What you are asked to do
Copy out all the entries word for word.

######

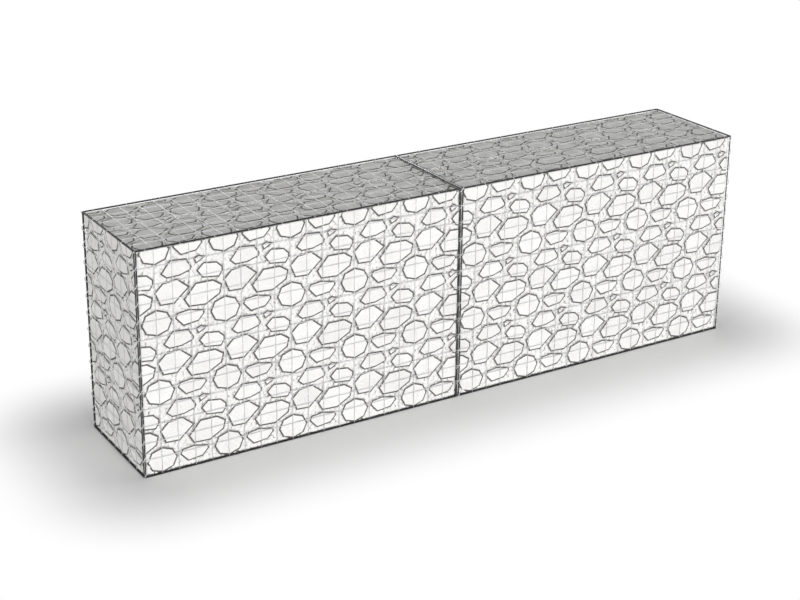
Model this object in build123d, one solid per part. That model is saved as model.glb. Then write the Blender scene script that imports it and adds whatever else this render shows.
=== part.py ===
from build123d import *
import os

os.makedirs("parts", exist_ok=True)

# A free-standing gabion wall of two bays: welded wire mesh baskets filled with stone.
# The origin is on the ground under the middle of the wall. X runs along the wall,
# -Y is the front face and Z is up. All lengths are in millimetres.

# Driving dimensions of one bay, centre to centre of a mesh panel's edge wires
bay_length = 1500.0
bay_depth = 525.0
bay_height = 975.0
mesh_pitch = 75.0

# Wire diameters
edge_wire = 5.0
mesh_wire = 3.0
binder_wire = 3.0
tie_wire = 3.0

# Tie wires across the basket, and the binders' cut ends
tie_every = 4       # one tie at every fourth upright mesh wire
hook_return = 12.0  # how far a tie's bent end comes back into the basket
binder_tail = 6.0   # how far a binder climbs past the top edge wire

# Clearances
fit_gap = 0.2       # between neighbouring edge wires, and between any wire and the fill
weld_gap = 0.1      # between the two layers of mesh wire where they cross

# Mesh counts that give whole apertures of about the mesh pitch
length_apertures = max(2, round(bay_length / mesh_pitch))
depth_apertures = max(2, round(bay_depth / mesh_pitch))
height_apertures = max(3, round(bay_height / mesh_pitch))
length_pitch = bay_length / length_apertures
depth_pitch = bay_depth / depth_apertures
height_pitch = bay_height / height_apertures

# Neighbouring panels lie edge wire beside edge wire, one lap apart
lap = edge_wire + fit_gap
layer_step = mesh_wire + weld_gap
side_plane = bay_depth / 2 + lap
end_plane = lap + bay_length + lap
bay_centre = lap + bay_length / 2
ground_wire_z = edge_wire / 2
top_wire_z = ground_wire_z + bay_height
mid_height = ground_wire_z + bay_height / 2


def bar(size_x, size_y, size_z, x, y, z):
    """A straight square bar centred at x, y, z."""
    return Pos(x, y, z) * Box(size_x, size_y, size_z)


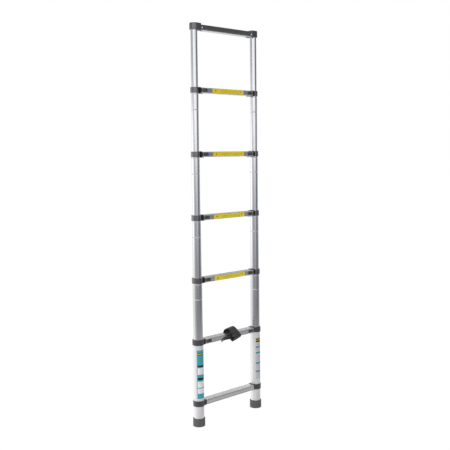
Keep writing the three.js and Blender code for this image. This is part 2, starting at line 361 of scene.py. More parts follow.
def fine(node, bm, finish, sharp=35):
    """A finer piece that stands for one CAD node."""
    return piece(f"{node}_fine", bm, NODE_BODY[node], finish, [node], sharp)


# ---- Node materials ----
class Shader:
    """A short way to write a material's nodes."""

    def __init__(self, name, tree=None):
        if tree is None:
            self.material = bpy.data.materials.new(name)
            self.material.use_nodes = True
            tree = self.material.node_tree
        self.tree = tree
        tree.nodes.clear()

    def node(self, kind, inputs=None, output=0, **settings):
        made = self.tree.nodes.new(kind)
        for key, value in settings.items():
            setattr(made, key, value)
        for key, value in (inputs or {}).items():
            if isinstance(value, bpy.types.NodeSocket):
                self.tree.links.new(value, made.inputs[key])
            else:
                made.inputs[key].default_value = value
        return made.outputs[output] if made.outputs else None

    def place(self, stretch=(1, 1, 1), kind="Object"):
        """The point being shaded, in metres, stretched along each axis."""
        where = self.node("ShaderNodeTexCoord", output=kind)
        return self.node("ShaderNodeMapping", {"Vector": where, "Scale": stretch})

    def noise(self, where, scale, detail, roughness=0.5):
        values = {"Vector": where, "Scale": scale, "Detail": detail, "Roughness": roughness}
        return self.node("ShaderNodeTexNoise", values)

    def math(self, operation, a, b):
        return self.node("ShaderNodeMath", {0: a, 1: b}, operation=operation)

    def times(self, a, b):
        return self.math("MULTIPLY", a, b)

    def axes(self, where):
        """The X, Y and Z of a place or direction."""
        return self.node("ShaderNodeSeparateXYZ", {0: where}).node.outputs

    def spread(self, value, low, high, out_low=0, out_high=1, smooth=True):
        kind = "SMOOTHSTEP" if smooth else "LINEAR"
        values = {"Value": value, "From Min": low, "From Max": high, "To Min": out_low, "To Max": out_high}
        return self.node("ShaderNodeMapRange", values, interpolation_type=kind)

    def ramp(self, value, stops, kind="CONSTANT"):
        color = self.node("ShaderNodeValToRGB", {0: value})
        color.node.color_ramp.interpolation = kind
        elements = color.node.color_ramp.elements
        while len(elements) < len(stops):
            elements.new(1.0)
        for element, (position, tone) in zip(elements, sorted(stops, key=lambda stop: stop[0])):
            element.position = position
            element.color = grey(tone) if isinstance(tone, (int, float)) else (*tone, 1)
        return color

    def stripes(self, value, *edges, first=0):
        """0 or 1, starting with first and changing at each edge."""
        return self.ramp(value, [(edge, (first + i) % 2) for i, edge in enumerate((0.0, *edges))])

    def mix(self, share, a, b):
        a, b = ((*value, 1) if isinstance(value, tuple) else value for value in (a, b))
        return self.node("ShaderNodeMix", {0: share, 6: a, 7: b}, output=2, data_type="RGBA")

    def bump(self, height, strength, distance):
        return self.node("ShaderNodeBump", {"Height": height, "Strength": strength, "Distance": distance})

    def surface(self, **inputs):
        names = {name.replace("_", " "): value for name, value in inputs.items()}
        shader = self.node("ShaderNodeBsdfPrincipled", names)
        self.node("ShaderNodeOutputMaterial", {"Surface": shader})
        return self.material


def grey(value):
    return (value, value, value, 1)


def shade(color, share):
    return tuple(c * share for c in color)


def drawn_metal(name, color, roughness, along, streaks=0.05, haze=0.06, metallic=1.0):
    """Drawn or extruded aluminium, with fine lines along one axis and faint handling marks."""
    shader = Shader(name)
    stretch = [1.0, 1.0, 1.0]
    stretch["XYZ".index(along)] = 0.012
    lines = shader.noise(shader.place(stretch), 1500, 3, 0.65)
    wide = shader.noise(shader.place(stretch), 260, 2, 0.5)
    marks = shader.noise(shader.place(), 9, 4, 0.6)
    tone = shader.mix(shader.spread(wide, 0.3, 0.7), shade(color, 1 - 1.6 * streaks), color)
    tone = shader.mix(shader.spread(marks, 0.45, 0.75, 0, 0.35), tone, shade(color, 0.93))
    rough = shader.math("ADD", shader.spread(lines, 0.3, 0.7, roughness - haze / 2, roughness + haze / 2),
                        shader.spread(marks, 0.4, 0.8, 0, haze))
    return shader.surface(
        Base_Color=tone, Metallic=metallic, Roughness=rough,
        Normal=shader.bump(lines, 0.06, 0.00002),
    )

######

Finished exercise
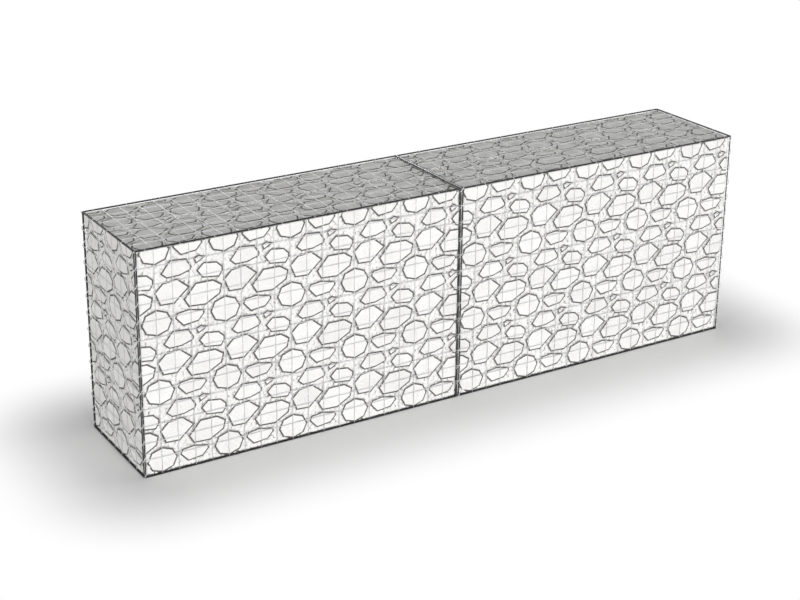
Model this object in build123d, one solid per part. That model is saved as model.glb. Then write the Blender scene script that imports it and adds whatever else this render shows.
=== part.py ===
from build123d import *
import os

os.makedirs("parts", exist_ok=True)

# A free-standing gabion wall of two bays: welded wire mesh baskets filled with stone.
# The origin is on the ground under the middle of the wall. X runs along the wall,
# -Y is the front face and Z is up. All lengths are in millimetres.

# Driving dimensions of one bay, centre to centre of a mesh panel's edge wires
bay_length = 1500.0
bay_depth = 525.0
bay_height = 975.0
mesh_pitch = 75.0

# Wire diameters
edge_wire = 5.0
mesh_wire = 3.0
binder_wire = 3.0
tie_wire = 3.0

# Tie wires across the basket, and the binders' cut ends
tie_every = 4       # one tie at every fourth upright mesh wire
hook_return = 12.0  # how far a tie's bent end comes back into the basket
binder_tail = 6.0   # how far a binder climbs past the top edge wire

# Clearances
fit_gap = 0.2       # between neighbouring edge wires, and between any wire and the fill
weld_gap = 0.1      # between the two layers of mesh wire where they cross

# Mesh counts that give whole apertures of about the mesh pitch
length_apertures = max(2, round(bay_length / mesh_pitch))
depth_apertures = max(2, round(bay_depth / mesh_pitch))
height_apertures = max(3, round(bay_height / mesh_pitch))
length_pitch = bay_length / length_apertures
depth_pitch = bay_depth / depth_apertures
height_pitch = bay_height / height_apertures

# Neighbouring panels lie edge wire beside edge wire, one lap apart
lap = edge_wire + fit_gap
layer_step = mesh_wire + weld_gap
side_plane = bay_depth / 2 + lap
end_plane = lap + bay_length + lap
bay_centre = lap + bay_length / 2
ground_wire_z = edge_wire / 2
top_wire_z = ground_wire_z + bay_height
mid_height = ground_wire_z + bay_height / 2


def bar(size_x, size_y, size_z, x, y, z):
    """A straight square bar centred at x, y, z."""
    return Pos(x, y, z) * Box(size_x, size_y, size_z)


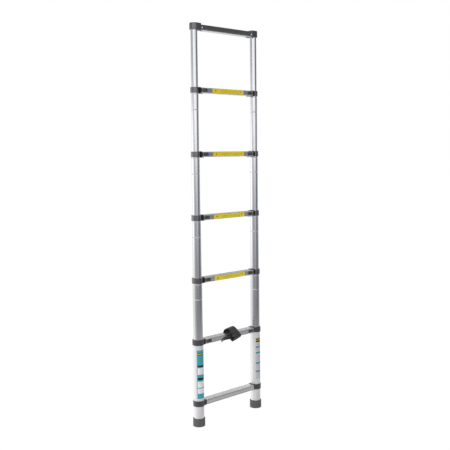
Keep writing the three.js and Blender code for this image. This is part 2, starting at line 361 of scene.py. More parts follow.
def fine(node, bm, finish, sharp=35):
    """A finer piece that stands for one CAD node."""
    return piece(f"{node}_fine", bm, NODE_BODY[node], finish, [node], sharp)


# ---- Node materials ----
class Shader:
    """A short way to write a material's nodes."""

    def __init__(self, name, tree=None):
        if tree is None:
            self.material = bpy.data.materials.new(name)
            self.material.use_nodes = True
            tree = self.material.node_tree
        self.tree = tree
        tree.nodes.clear()

    def node(self, kind, inputs=None, output=0, **settings):
        made = self.tree.nodes.new(kind)
        for key, value in settings.items():
            setattr(made, key, value)
        for key, value in (inputs or {}).items():
            if isinstance(value, bpy.types.NodeSocket):
                self.tree.links.new(value, made.inputs[key])
            else:
                made.inputs[key].default_value = value
        return made.outputs[output] if made.outputs else None

    def place(self, stretch=(1, 1, 1), kind="Object"):
        """The point being shaded, in metres, stretched along each axis."""
        where = self.node("ShaderNodeTexCoord", output=kind)
        return self.node("ShaderNodeMapping", {"Vector": where, "Scale": stretch})

    def noise(self, where, scale, detail, roughness=0.5):
        values = {"Vector": where, "Scale": scale, "Detail": detail, "Roughness": roughness}
        return self.node("ShaderNodeTexNoise", values)

    def math(self, operation, a, b):
        return self.node("ShaderNodeMath", {0: a, 1: b}, operation=operation)

    def times(self, a, b):
        return self.math("MULTIPLY", a, b)

    def axes(self, where):
        """The X, Y and Z of a place or direction."""
        return self.node("ShaderNodeSeparateXYZ", {0: where}).node.outputs

    def spread(self, value, low, high, out_low=0, out_high=1, smooth=True):
        kind = "SMOOTHSTEP" if smooth else "LINEAR"
        values = {"Value": value, "From Min": low, "From Max": high, "To Min": out_low, "To Max": out_high}
        return self.node("ShaderNodeMapRange", values, interpolation_type=kind)

    def ramp(self, value, stops, kind="CONSTANT"):
        color = self.node("ShaderNodeValToRGB", {0: value})
        color.node.color_ramp.interpolation = kind
        elements = color.node.color_ramp.elements
        while len(elements) < len(stops):
            elements.new(1.0)
        for element, (position, tone) in zip(elements, sorted(stops, key=lambda stop: stop[0])):
            element.position = position
            element.color = grey(tone) if isinstance(tone, (int, float)) else (*tone, 1)
        return color

    def stripes(self, value, *edges, first=0):
        """0 or 1, starting with first and changing at each edge."""
        return self.ramp(value, [(edge, (first + i) % 2) for i, edge in enumerate((0.0, *edges))])

    def mix(self, share, a, b):
        a, b = ((*value, 1) if isinstance(value, tuple) else value for value in (a, b))
        return self.node("ShaderNodeMix", {0: share, 6: a, 7: b}, output=2, data_type="RGBA")

    def bump(self, height, strength, distance):
        return self.node("ShaderNodeBump", {"Height": height, "Strength": strength, "Distance": distance})

    def surface(self, **inputs):
        names = {name.replace("_", " "): value for name, value in inputs.items()}
        shader = self.node("ShaderNodeBsdfPrincipled", names)
        self.node("ShaderNodeOutputMaterial", {"Surface": shader})
        return self.material


def grey(value):
    return (value, value, value, 1)


def shade(color, share):
    return tuple(c * share for c in color)


def drawn_metal(name, color, roughness, along, streaks=0.05, haze=0.06, metallic=1.0):
    """Drawn or extruded aluminium, with fine lines along one axis and faint handling marks."""
    shader = Shader(name)
    stretch = [1.0, 1.0, 1.0]
    stretch["XYZ".index(along)] = 0.012
    lines = shader.noise(shader.place(stretch), 1500, 3, 0.65)
    wide = shader.noise(shader.place(stretch), 260, 2, 0.5)
    marks = shader.noise(shader.place(), 9, 4, 0.6)
    tone = shader.mix(shader.spread(wide, 0.3, 0.7), shade(color, 1 - 1.6 * streaks), color)
    tone = shader.mix(shader.spread(marks, 0.45, 0.75, 0, 0.35), tone, shade(color, 0.93))
    rough = shader.math("ADD", shader.spread(lines, 0.3, 0.7, roughness - haze / 2, roughness + haze / 2),
                        shader.spread(marks, 0.4, 0.8, 0, haze))
    return shader.surface(
        Base_Color=tone, Metallic=metallic, Roughness=rough,
        Normal=shader.bump(lines, 0.06, 0.00002),
    )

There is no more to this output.